Why does Ctrip repeatedly “cross the line”? This may be closely related to its dominant market position.
According to estimates by Jiao Yin International, by the end of 2024, Ctrip’s market share in the core hotel and travel market GMV will reach 56%, while the entire Ctrip group (including Tongcheng Travel, Qunar, and others) has a market share of nearly 70% in the domestic OTA market, far exceeding other platforms. This market position gives Ctrip strong bargaining power and rule-making authority.
“Ctrip has a ‘tail too big to wag’ problem in the OTA field. Due to its large market share, it is easy to appear in a situation where it ‘promises fairness but does not deliver’— publicly pledging to cooperate fairly, but frequently crossing regulatory red lines in actual execution,” said internet analyst Zhang Shule.
The contradictions brought about by this market position are particularly evident on the merchant side. On one hand, many hotel operators are suffering from Ctrip’s pricing hegemony; on the other hand, “the vast majority of hotels would fare worse if they left Ctrip, as most homestays and rental apartment-style hotels get 60% of their orders from Ctrip,” admitted an industry insider.
“If we don’t list on Ctrip, the customer acquisition costs for most small-scale, small-brand homestays will rise significantly, while the impact on large-brand chain hotels with their own platforms will be minimal. This may lead to a situation where ‘large chain hotel groups reap more benefits while small shops rapidly clear out’,” another industry insider added.
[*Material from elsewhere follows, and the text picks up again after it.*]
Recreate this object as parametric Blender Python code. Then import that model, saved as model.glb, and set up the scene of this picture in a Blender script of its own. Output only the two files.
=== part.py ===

In Zhang Shule’s view, the market distortion caused by this dominant position stems from the OTA’s business model itself. This model, which profits from price differentials, can easily become deformed as corporate interests expand. “Perhaps a truly effective way to correct this would be for more new platforms to enter the hotel and travel space, creating healthy competition, ultimately allowing the industry to return to a track where reputation wins.”